▶ **Exercise prompt**
Output all lines exactly, with nothing added or dropped.

——

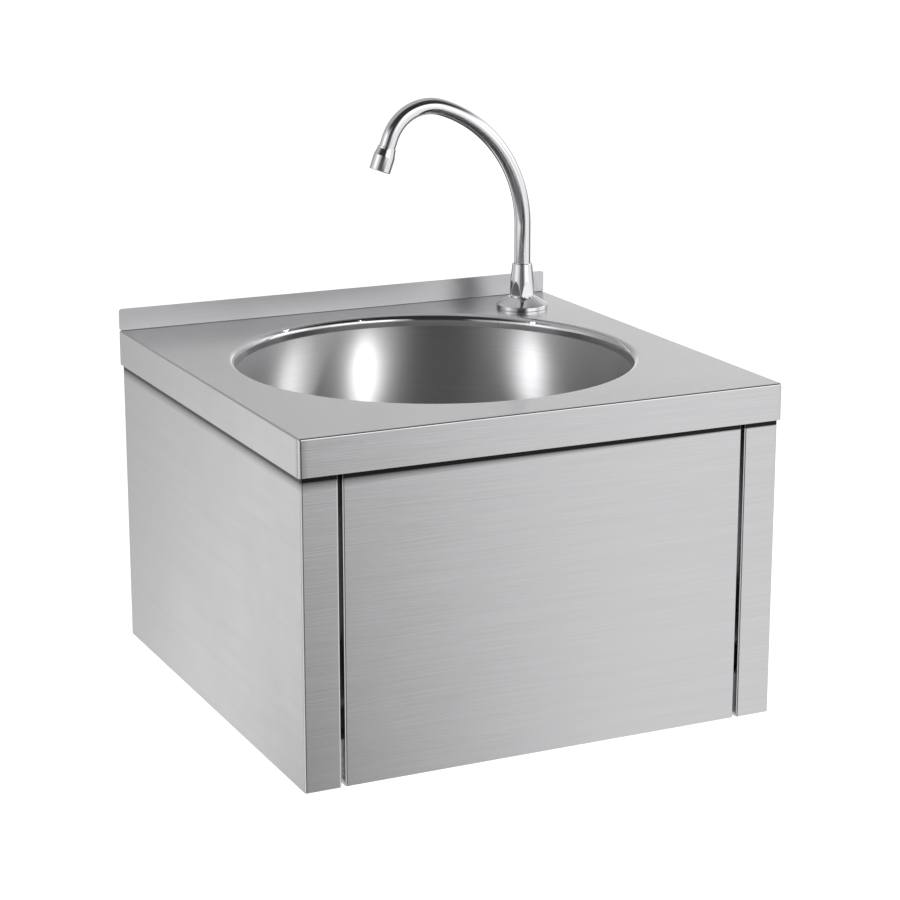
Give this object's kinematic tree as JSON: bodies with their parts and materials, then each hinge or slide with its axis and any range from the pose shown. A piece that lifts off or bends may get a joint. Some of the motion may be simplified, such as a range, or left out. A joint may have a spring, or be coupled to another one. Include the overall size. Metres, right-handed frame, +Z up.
{
  "type": "knee-operated hand wash sink",
  "caption": "Wall-hung square hand wash sink in brushed steel with a round bowl, a swan-neck tap and a hinged knee panel that works its valve.",
  "frame": {"origin": "centre of the four wall-fixing holes, on the wall plane", "axes": "+Z up, +Y into the wall, +X to the right of a person facing the sink"},
  "size_m": [0.4, 0.4, 0.4559],
  "materials": {
    "stainless_sheet": "brushed",
    "stainless_bowl": "satin",
    "stainless_inner": "satin",
    "chrome_plate": "polished",
    "stainless_waste": "polished",
    "cast_brass": "machined",
    "valve_chrome": "polished",
    "spring_steel": "drawn wire",
    "hose_braid": "braided",
    "crimped_steel": "crimped",
    "black_rubber": "matt",
    "white_nylon": "matt",
    "knob_plastic": "matt"
  },
  "bodies": {
    "casing": {"deck": "stainless_sheet", "bowl": "stainless_bowl", "side_panel_left": "stainless_sheet", "side_panel_right": "stainless_sheet", "rear_brace": "stainless_inner", "valve_rail": "stainless_inner", "pivot_pin_left": "stainless_inner", "pivot_pin_right": "stainless_inner", "pivot_clips": "stainless_inner", "valve_body": "cast_brass", "valve_cap": "cast_brass", "valve_lock_nut": "cast_brass", "valve_spring": "spring_steel", "mixer_body": "cast_brass", "mixer_plug": "cast_brass", "mixer_gland": "cast_brass", "check_valves": "white_nylon", "outlet_hose": "hose_braid", "hose_ferrules": "crimped_steel", "hose_nuts": "cast_brass", "tap_shank": "cast_brass", "tap_gasket": "black_rubber", "tap_washer": "stainless_inner", "tap_lock_nut": "cast_brass", "spout_orings": "black_rubber", "escutcheon": "chrome_plate", "tap_collar": "chrome_plate", "strainer_plate": "stainless_waste", "strainer_screw": "stainless_waste", "waste_gaskets": "black_rubber", "waste_body": "stainless_waste"},
    "knee_panel": {"knee_panel": "stainless_sheet", "pivot_bush_left": "white_nylon", "pivot_bush_right": "white_nylon", "stop_buffers": "black_rubber", "striker_pad": "black_rubber"},
    "valve_button": {"valve_button": "valve_chrome"},
    "spout": {"spout": "chrome_plate", "aerator_housing": "chrome_plate", "aerator_insert": "white_nylon", "aerator_washer": "black_rubber"},
    "mixer_knob": {"mixer_knob": "knob_plastic", "mixer_spindle": "cast_brass"}
  },
  "joints": [
    {"name": "knee_panel_swing", "type": "hinge", "parent": "casing", "child": "knee_panel", "pos_m": [0, -0.389, 0.128], "axis": [1, 0, 0], "range_deg": [0, 3.2], "stiffness_Nm_per_rad": 20, "springref_deg": -5.73},
    {"name": "valve_button_slide", "type": "slide", "parent": "casing", "child": "valve_button", "axis": [0, 1, 0], "range_m": [0, 0.0097], "deforming": ["valve_spring"]},
    {"name": "spout_swivel", "type": "hinge", "parent": "casing", "child": "spout", "pos_m": [0.15, -0.057, 0.15], "axis": [0, 0, 1], "range_deg": [-15, 195]},
    {"name": "mixer_knob_turn", "type": "hinge", "parent": "casing", "child": "mixer_knob", "pos_m": [-0.06, -0.3205, -0.085], "axis": [-1, 0, 0], "range_deg": [-45, 45]}
  ],
  "couplings": [
    {"joint": "valve_button_slide", "follows": "knee_panel_swing", "m_per_rad": 0.173}
  ]
}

——

▶ **Task result**
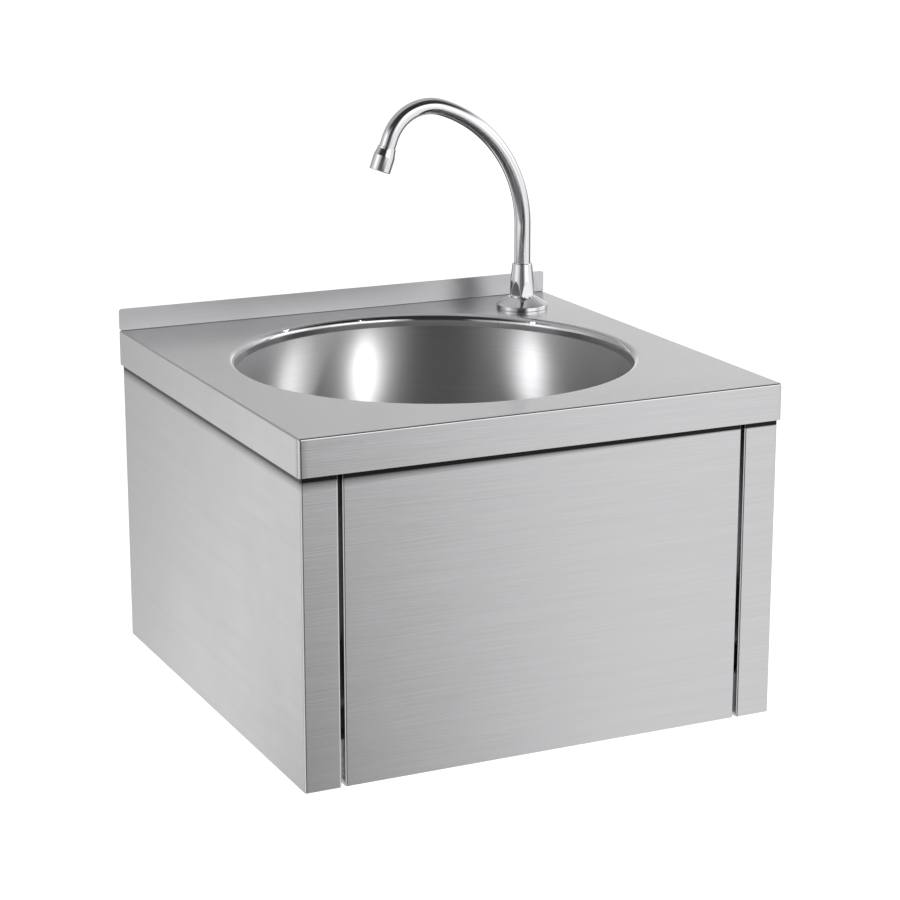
Give this object's kinematic tree as JSON: bodies with their parts and materials, then each hinge or slide with its axis and any range from the pose shown. A piece that lifts off or bends may get a joint. Some of the motion may be simplified, such as a range, or left out. A joint may have a spring, or be coupled to another one. Include the overall size. Metres, right-handed frame, +Z up.
{
  "type": "knee-operated hand wash sink",
  "caption": "Wall-hung square hand wash sink in brushed steel with a round bowl, a swan-neck tap and a hinged knee panel that works its valve.",
  "frame": {"origin": "centre of the four wall-fixing holes, on the wall plane", "axes": "+Z up, +Y into the wall, +X to the right of a person facing the sink"},
  "size_m": [0.4, 0.4, 0.4559],
  "materials": {
    "stainless_sheet": "brushed",
    "stainless_bowl": "satin",
    "stainless_inner": "satin",
    "chrome_plate": "polished",
    "stainless_waste": "polished",
    "cast_brass": "machined",
    "valve_chrome": "polished",
    "spring_steel": "drawn wire",
    "hose_braid": "braided",
    "crimped_steel": "crimped",
    "black_rubber": "matt",
    "white_nylon": "matt",
    "knob_plastic": "matt"
  },
  "bodies": {
    "casing": {"deck": "stainless_sheet", "bowl": "stainless_bowl", "side_panel_left": "stainless_sheet", "side_panel_right": "stainless_sheet", "rear_brace": "stainless_inner", "valve_rail": "stainless_inner", "pivot_pin_left": "stainless_inner", "pivot_pin_right": "stainless_inner", "pivot_clips": "stainless_inner", "valve_body": "cast_brass", "valve_cap": "cast_brass", "valve_lock_nut": "cast_brass", "valve_spring": "spring_steel", "mixer_body": "cast_brass", "mixer_plug": "cast_brass", "mixer_gland": "cast_brass", "check_valves": "white_nylon", "outlet_hose": "hose_braid", "hose_ferrules": "crimped_steel", "hose_nuts": "cast_brass", "tap_shank": "cast_brass", "tap_gasket": "black_rubber", "tap_washer": "stainless_inner", "tap_lock_nut": "cast_brass", "spout_orings": "black_rubber", "escutcheon": "chrome_plate", "tap_collar": "chrome_plate", "strainer_plate": "stainless_waste", "strainer_screw": "stainless_waste", "waste_gaskets": "black_rubber", "waste_body": "stainless_waste"},
    "knee_panel": {"knee_panel": "stainless_sheet", "pivot_bush_left": "white_nylon", "pivot_bush_right": "white_nylon", "stop_buffers": "black_rubber", "striker_pad": "black_rubber"},
    "valve_button": {"valve_button": "valve_chrome"},
    "spout": {"spout": "chrome_plate", "aerator_housing": "chrome_plate", "aerator_insert": "white_nylon", "aerator_washer": "black_rubber"},
    "mixer_knob": {"mixer_knob": "knob_plastic", "mixer_spindle": "cast_brass"}
  },
  "joints": [
    {"name": "knee_panel_swing", "type": "hinge", "parent": "casing", "child": "knee_panel", "pos_m": [0, -0.389, 0.128], "axis": [1, 0, 0], "range_deg": [0, 3.2], "stiffness_Nm_per_rad": 20, "springref_deg": -5.73},
    {"name": "valve_button_slide", "type": "slide", "parent": "casing", "child": "valve_button", "axis": [0, 1, 0], "range_m": [0, 0.0097], "deforming": ["valve_spring"]},
    {"name": "spout_swivel", "type": "hinge", "parent": "casing", "child": "spout", "pos_m": [0.15, -0.057, 0.15], "axis": [0, 0, 1], "range_deg": [-15, 195]},
    {"name": "mixer_knob_turn", "type": "hinge", "parent": "casing", "child": "mixer_knob", "pos_m": [-0.06, -0.3205, -0.085], "axis": [-1, 0, 0], "range_deg": [-45, 45]}
  ],
  "couplings": [
    {"joint": "valve_button_slide", "follows": "knee_panel_swing", "m_per_rad": 0.173}
  ]
}